Exercise: Copy, without any alteration, the lines from the one that includes "slope = outward" up to and including the one that includes "before = set(bpy.data.objects)".

Source material:

*-*-*

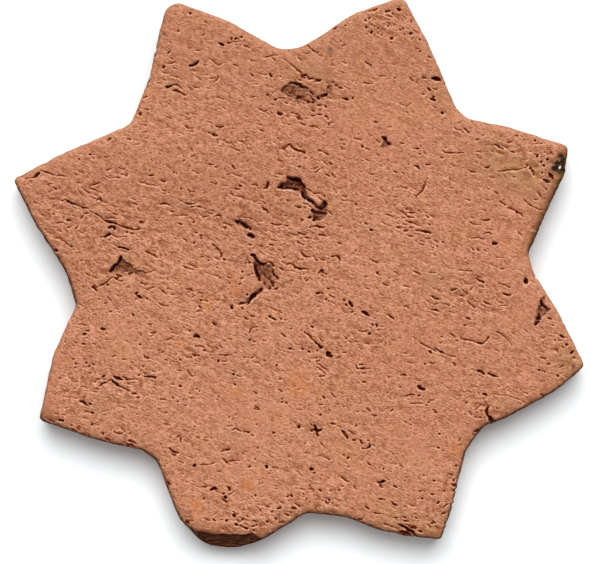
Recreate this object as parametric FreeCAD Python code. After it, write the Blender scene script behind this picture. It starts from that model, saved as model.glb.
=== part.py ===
import FreeCAD, Part
import math
import os

# Star-shaped floor tile of red clay, cut from a slab by hand and fired in one piece.
# Millimetres. The origin is the centre of the star on the underside, +Z leaves through the face,
# and +X and +Y each leave through a notch between two points.

# Driving dimensions
STAR_REACH = 99.5       # centre to each point of the ideal star
THICKNESS = 15.0        # underside to face
FACE_ARRIS = 1.2        # wear round the edge of the face
BACK_ARRIS = 1.0        # wear round the edge of the underside

# The star is two equal squares laid over each other, one turned by half a right angle.
# Its corners are a notch, a point, a notch and so on, a sixteenth of a turn apart.
CORNER_STEP = 22.5
NOTCH_SHARE = math.cos(math.radians(2 * CORNER_STEP)) / math.cos(math.radians(CORNER_STEP))

# How the hand-cut outline leaves the ideal one, anticlockwise from the notch on +X. Each row is
# one corner: how far it stands out, how many degrees it is turned and how far it is rounded, and
# then the bends of the edge that follows it. A bend is its share of the way along the edge, how
# far it stands out from the straight edge, and its radius.
HAND_CUT = (
    (-1.4, 2.0, 2.7, ((0.78, 2.1, 3.0),)),
    (-1.5, -0.1, 1.8, ((0.54, 0.9, 27.0),)),
    (-1.6, -2.8, 10.0, ((0.54, 1.0, 30.0),)),
    (0.1, -1.0, 3.0, ((0.46, 2.3, 20.0),)),
    (0.4, -3.1, 13.0, ((0.15, -2.4, 7.0), (0.56, 0.2, 23.0))),
    (4.8, -0.7, 5.3, ((0.65, -1.4, 27.0),)),
    (1.4, -0.9, 6.0, ((0.51, 0.7, 40.0),)),
    (3.6, -0.7, 1.8, ((0.35, 0.2, 40.0), (0.75, -1.9, 16.0))),
    (0.6, 2.1, 4.0, ((0.46, 2.0, 33.0),)),
    (1.0, 1.0, 1.8, ((0.45, 0.5, 60.0), (0.87, -1.5, 6.0))),
    (1.9, 1.2, 7.0, ((0.62, 3.0, 17.0),)),
    (-4.6, -2.9, 9.0, ((0.21, 3.9, 10.0), (0.40, 2.2, 14.0), (0.74, -3.9, 5.0))),
    (4.4, 5.3, 4.5, ((0.40, 1.8, 20.0),)),
    (-1.2, 0.5, 1.8, ((0.32, -0.3, 20.0), (0.74, -2.3, 9.0))),
    (0.5, 0.7, 8.0, ((0.24, 1.7, 20.0), (0.70, 2.1, 17.0))),
    (-1.9, 0.7, 2.3, ((0.40, 0.4, 60.0), (0.83, -1.1, 20.0))),
)

# Places on the face are given to the right and up from the centre, with the star turned this much
# anticlockwise, as it lies under the camera.
VIEW_TURN = 4.37

# Where bits of clay tore out of the face or never filled it. Each hollow has a ragged outline, a
# depth at its middle, and a floor that falls towards the upper left, in millimetres for each
# millimetre across.
TORN_PATCH = (
    (-8.2, 62.5), (-5.1, 65.4), (-3.0, 65.6), (0.1, 63.5), (3.9, 60.9), (7.3, 62.2), (7.7, 64.2),
    (8.7, 65.9), (12.5, 63.4), (8.8, 62.0), (8.7, 60.4), (3.5, 58.8), (-2.6, 58.3), (-3.4, 60.1),
    (-5.3, 59.1), (-6.1, 61.0),
)
KEY_HOLLOW = (
    (-9.2, 30.5), (-7.8, 32.0), (-6.3, 31.9), (-6.0, 34.1), (-1.9, 33.6), (-1.1, 32.0), (0.0, 30.6),
    (-0.2, 29.3), (0.6, 27.5), (3.6, 24.9), (4.6, 23.8), (5.5, 24.8), (6.0, 25.9), (7.1, 24.5),
    (6.6, 23.3), (7.1, 21.6), (5.9, 20.2), (2.4, 19.2), (2.7, 21.1), (2.1, 23.1), (3.6, 22.7),
    (2.4, 24.6), (-0.2, 26.4), (-1.6, 28.7), (-4.1, 29.6), (-7.5, 29.6),
)
MIDDLE_HOLLOW = (
    (-17.3, 7.9), (-16.0, 6.2), (-14.8, 5.3), (-11.2, 4.7), (-10.9, 2.4), (-8.6, 0.1), (-9.2, -0.6),
    (-10.3, -0.2), (-10.7, -2.2), (-12.3, -3.6), (-14.8, -0.4), (-16.3, 0.9), (-17.1, 4.1),
)
MIDDLE_GASH = (
    (-13.8, -3.4), (-15.2, -5.1), (-17.7, -7.1), (-19.1, -8.6), (-20.1, -8.3), (-18.3, -5.7),
    (-16.0, -3.8), (-14.4, -2.8),
)
LEFT_HOLLOW = (
    (-61.4, 7.8), (-60.5, 6.2), (-57.6, 3.8), (-56.2, 2.7), (-54.2, 2.7), (-52.8, 2.0), (-53.0, 0.7),
    (-55.4, 0.9), (-57.1, 1.8), (-58.7, 1.0), (-59.1, 2.4), (-62.9, 2.3), (-64.8, 1.7), (-65.4, 2.9),
    (-63.5, 4.4), (-62.6, 5.8),
)
RIGHT_HOLLOW = (
    (78.6, -7.0), (79.1, -8.5), (81.5, -10.1), (80.9, -11.2), (79.0, -13.2), (77.6, -14.4),
    (76.2, -15.6), (76.9, -13.9), (77.2, -10.4), (78.0, -8.9),
)
STAR_PIT = (
    (25.6, 47.3), (26.9, 46.5), (28.8, 44.4), (27.1, 43.8), (25.9, 43.5), (25.0, 44.3), (26.2, 45.1),
)
UPPER_PIT = (
    (-23.8, 18.9), (-22.0, 19.6), (-18.9, 17.8), (-17.9, 16.3), (-19.8, 16.6), (-21.6, 17.7),
)
LOWER_PIT = ((-19.7, 14.9), (-17.5, 15.0), (-17.1, 13.3), (-17.9, 13.2))

HOLLOWS = (
    (TORN_PATCH, 1.3, 0.06),
    (KEY_HOLLOW, 2.6, 0.04),
    (MIDDLE_HOLLOW, 1.8, 0.06),
    (MIDDLE_GASH, 1.9, 0.05),
    (LEFT_HOLLOW, 1.9, 0.06),
    (RIGHT_HOLLOW, 1.8, 0.06),
    (STAR_PIT, 2.0, 0.05),
    (UPPER_PIT, 1.8, 0.08),
    (LOWER_PIT, 1.6, 0.08),
)

# One point has lost its upper edge. The break starts on the face along this line, and falls this
# far for its width.
BREAK_START = (-39.5, -83.2)
BREAK_END = (-14.0, -86.2)
BREAK_WIDTH = 5.0
BREAK_FALL = 8.0
BREAK_ABOVE = 0.2       # how far the cut runs on above its start, as a share of that slope
BREAK_BELOW = 1.6       # and below it, to clear the edge of the tile
CLEARANCE = 15.0        # how far a cutting tool reaches past what it cuts
SAME_HEIGHT = 0.01      # edges this close to a height lie at it


def on_the_face(right, up, height=0.0):
    """The point of the tile at this place under the camera."""
    turn = math.radians(-VIEW_TURN)
    x = right * math.cos(turn) - up * math.sin(turn)
    y = right * math.sin(turn) + up * math.cos(turn)
    return FreeCAD.Vector(x, y, height)


def corner(index):
    """Corner of the hand-cut star: even ones are notches, odd ones points."""
    out, turned, _, _ = HAND_CUT[index]
    share = NOTCH_SHARE if index % 2 == 0 else 1.0
    reach = STAR_REACH * share + out
    angle = math.radians(index * CORNER_STEP + turned)
    return FreeCAD.Vector(reach * math.cos(angle), reach * math.sin(angle), 0)


def outline_knots():
    """Every corner and bend of the outline with its radius, anticlockwise."""
    knots = []
    for index, (_, _, radius, bends) in enumerate(HAND_CUT):
        start = corner(index)
        run = corner((index + 1) % len(HAND_CUT)) - start
        outward = FreeCAD.Vector(run.y, -run.x, 0).normalize()
        knots.append((start, radius))
        for along, bow, bend_radius in bends:
            knots.append((start + run * along + outward * bow, bend_radius))
    return knots


def rounded_outline(knots):
    """Closed wire of straight runs, joined at each knot by an arc that is tangent to both."""
    arcs = []
    for index, (knot, radius) in enumerate(knots):
        back = (knots[index - 1][0] - knot).normalize()
        ahead = (knots[(index + 1) % len(knots)][0] - knot).normalize()
        half = back.getAngle(ahead) / 2
        inward = (back + ahead).normalize()
        centre = knot + inward * (radius / math.sin(half))
        setback = radius / math.tan(half)
        arcs.append((knot + back * setback, centre - inward * radius, knot + ahead * setback))
    edges = []
    for index, (start, middle, end) in enumerate(arcs):
        edges.append(Part.Arc(start, middle, end).toShape())
        edges.append(Part.makeLine(end, arcs[(index + 1) % len(arcs)][0]))
    return Part.Wire(edges)


def edges_at(solid, height):
    """The edges of a solid that lie flat at one height."""
    flat = []
    for edge in solid.Edges:
        box = edge.BoundBox
        if abs(box.ZMin - height) < SAME_HEIGHT and abs(box.ZMax - height) < SAME_HEIGHT:
            flat.append(edge)
    return flat


def star_blank():
    """The slab cut to a star, with the edges of its face and underside worn round."""
    slab = Part.Face(rounded_outline(outline_knots())).extrude(FreeCAD.Vector(0, 0, THICKNESS))
    slab = slab.makeFillet(FACE_ARRIS, edges_at(slab, THICKNESS))
    return slab.makeFillet(BACK_ARRIS, edges_at(slab, 0))


def hollow(outline, depth, fall):
    """Tool for one hollow: its ragged outline on a slanting floor, up to clear of the face."""
    middle_right = sum(right for right, _ in outline) / len(outline)
    middle_up = sum(up for _, up in outline) / len(outline)
    floor = []
    for right, up in outline:
        rise = fall * ((right - middle_right) - (up - middle_up))
        floor.append(on_the_face(right, up, THICKNESS - depth + rise))
    floor.append(floor[0])
    return Part.Face(Part.makePolygon(floor)).extrude(FreeCAD.Vector(0, 0, CLEARANCE))


def broken_edge():
    """Tool for the lost upper edge of one point: all that lies outside a steep slanting plane."""
    start = on_the_face(*BREAK_START, THICKNESS)
    along = (on_the_face(*BREAK_END, THICKNESS) - start).normalize()
    outward = FreeCAD.Vector(along.y, -along.x, 0)
    slope = outward * BREAK_WIDTH - FreeCAD.Vector(0, 0, BREAK_FALL)
    top = start - slope * BREAK_ABOVE - along * CLEARANCE
    foot = start + slope * BREAK_BELOW - along * CLEARANCE
    far_foot = foot + outward * CLEARANCE
    far_top = FreeCAD.Vector(far_foot.x, far_foot.y, top.z)
    profile = Part.Face(Part.makePolygon([top, foot, far_foot, far_top, top]))
    length = (on_the_face(*BREAK_END) - on_the_face(*BREAK_START)).Length + 2 * CLEARANCE
    return profile.extrude(along * length)


def star_tile():
    """The whole tile, one piece of fired clay."""
    tools = [hollow(*each) for each in HOLLOWS]
    tools.append(broken_edge())
    return star_blank().cut(tools)


os.makedirs("parts", exist_ok=True)
star_tile().exportStep("parts/star_tile.step")
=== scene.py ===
import math

import bmesh
import bpy
import numpy as np
from mathutils import Matrix, Vector
from mathutils.bvhtree import BVHTree
from mathutils.geometry import delaunay_2d_cdt


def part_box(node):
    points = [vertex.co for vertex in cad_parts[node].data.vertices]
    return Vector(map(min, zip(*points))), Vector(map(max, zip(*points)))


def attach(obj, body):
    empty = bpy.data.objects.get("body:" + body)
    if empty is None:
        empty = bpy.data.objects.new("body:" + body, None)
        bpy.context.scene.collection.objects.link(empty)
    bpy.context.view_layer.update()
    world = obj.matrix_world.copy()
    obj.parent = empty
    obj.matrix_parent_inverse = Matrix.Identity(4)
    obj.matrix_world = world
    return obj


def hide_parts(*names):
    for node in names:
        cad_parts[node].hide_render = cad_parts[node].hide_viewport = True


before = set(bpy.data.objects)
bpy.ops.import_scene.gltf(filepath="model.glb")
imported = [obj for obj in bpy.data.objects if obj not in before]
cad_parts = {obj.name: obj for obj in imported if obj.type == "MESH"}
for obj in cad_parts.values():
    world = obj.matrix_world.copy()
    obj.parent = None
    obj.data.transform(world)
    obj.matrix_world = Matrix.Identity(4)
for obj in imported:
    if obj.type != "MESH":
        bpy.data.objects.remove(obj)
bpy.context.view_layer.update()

# The slab
# A slab of red clay about 15 mm thick, rolled out by hand on a board, cut to a star with a knife
# and fired in one piece. Its outline and its large hollows are those of the CAD tile.

MM = 0.001
cad_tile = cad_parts["star_tile"]
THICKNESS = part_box("star_tile")[1].z / MM
VIEW_TURN = math.radians(4.37)      # the star lies turned this much under the camera
ACROSS = Vector((math.cos(VIEW_TURN), -math.sin(VIEW_TURN)))
UPWARD = Vector((math.sin(VIEW_TURN), math.cos(VIEW_TURN)))
SLICE = 5.0                         # mm above the underside, where every edge is whole
WELD = 0.01                         # mm, points of the CAD tile this close are one
RIM_STEP = 0.3                      # mm between the points of the outline
RIM_REACH = 2                       # points each way that give the outline its direction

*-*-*

Solution below:
    slope = outward * BREAK_WIDTH - FreeCAD.Vector(0, 0, BREAK_FALL)
    top = start - slope * BREAK_ABOVE - along * CLEARANCE
    foot = start + slope * BREAK_BELOW - along * CLEARANCE
    far_foot = foot + outward * CLEARANCE
    far_top = FreeCAD.Vector(far_foot.x, far_foot.y, top.z)
    profile = Part.Face(Part.makePolygon([top, foot, far_foot, far_top, top]))
    length = (on_the_face(*BREAK_END) - on_the_face(*BREAK_START)).Length + 2 * CLEARANCE
    return profile.extrude(along * length)


def star_tile():
    """The whole tile, one piece of fired clay."""
    tools = [hollow(*each) for each in HOLLOWS]
    tools.append(broken_edge())
    return star_blank().cut(tools)


os.makedirs("parts", exist_ok=True)
star_tile().exportStep("parts/star_tile.step")
=== scene.py ===
import math

import bmesh
import bpy
import numpy as np
from mathutils import Matrix, Vector
from mathutils.bvhtree import BVHTree
from mathutils.geometry import delaunay_2d_cdt


def part_box(node):
    points = [vertex.co for vertex in cad_parts[node].data.vertices]
    return Vector(map(min, zip(*points))), Vector(map(max, zip(*points)))


def attach(obj, body):
    empty = bpy.data.objects.get("body:" + body)
    if empty is None:
        empty = bpy.data.objects.new("body:" + body, None)
        bpy.context.scene.collection.objects.link(empty)
    bpy.context.view_layer.update()
    world = obj.matrix_world.copy()
    obj.parent = empty
    obj.matrix_parent_inverse = Matrix.Identity(4)
    obj.matrix_world = world
    return obj


def hide_parts(*names):
    for node in names:
        cad_parts[node].hide_render = cad_parts[node].hide_viewport = True


before = set(bpy.data.objects)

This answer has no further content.